RE: Enjoy Summer....7 Jun 2021 13:00
From New Scientist article 15th May:
Another factor to weigh up in relation to variants is an immunological phenomenon called original antigenic sin.
This is where an updated vaccine reactivates an earlier immune memory rather than creating a new one. It has been seen with other viral infections including flu, says Anthony Costello at UCL, but whether it will be a problem with the virus that causes covid-19, SARS-CoV-2, remains to be seen. Studies to establish this are urgently needed, says John Moore at Weill Cornell Medicine in New York, because original antigenic sin could render a variant-specific booster campaign pointless.
Booster shots could fail for other reasons. A third dose of viral vector vaccines like the Oxford/AstraZeneca one could just boost the immune response to the harmless virusused as a vehicle to deliver the active ingredient. “One of the concerns is that we may not be able to augment the antibodies against the [SARS-CoV-2] spike protein,” says Teresa Lambe at the University of Oxford, who worked on the vaccine’s development. She is doing experiments to determine the immune response to a third dose.
For this reason and others, it may be preferable to boost people’s immunity with a different vaccine from the one
they got the first two times. There is some evidence that using different vaccines for the first and second dose – a method called heterologous prime-boost vaccination– produces a stronger immune response than using the same vaccine for both. Russia’s Sputnik V, for example, is a heterologous prime-boost vaccine and the latest real-world figures from the country show that it is 97.6 per cent effective, which would make it the most effective covid-19 vaccine in the world.
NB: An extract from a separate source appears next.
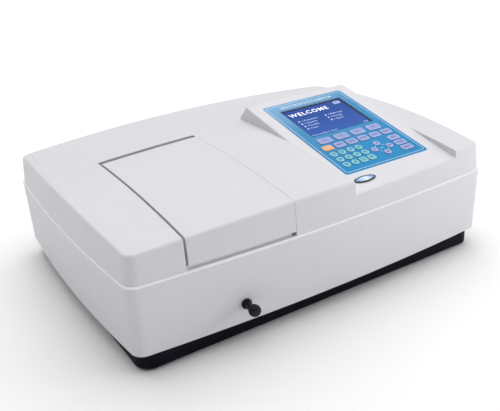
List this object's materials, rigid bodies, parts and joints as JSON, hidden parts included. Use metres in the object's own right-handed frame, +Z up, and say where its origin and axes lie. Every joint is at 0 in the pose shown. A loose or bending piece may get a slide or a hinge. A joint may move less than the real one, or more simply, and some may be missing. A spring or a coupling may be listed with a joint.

Ongoing experiments in the UK are examining the effects of mixing and matching first and second vaccine doses, and the results could inform decisions on a booster campaign, says Harnden. All of these uncertainties emphasise an important point that has been largely forgotten amid vaccine euphoria, says Costello. “The idea that you can continually boost [immunity] is both logistically difficult and may be immunologically difficult.” We may face breakthrough infections that can’t be vaccinated against and so we will still need interventions such as masks, ventilation and social distancing. “Vaccination has been great, but it’s not going to solve the problem in its entirety,” says Costello.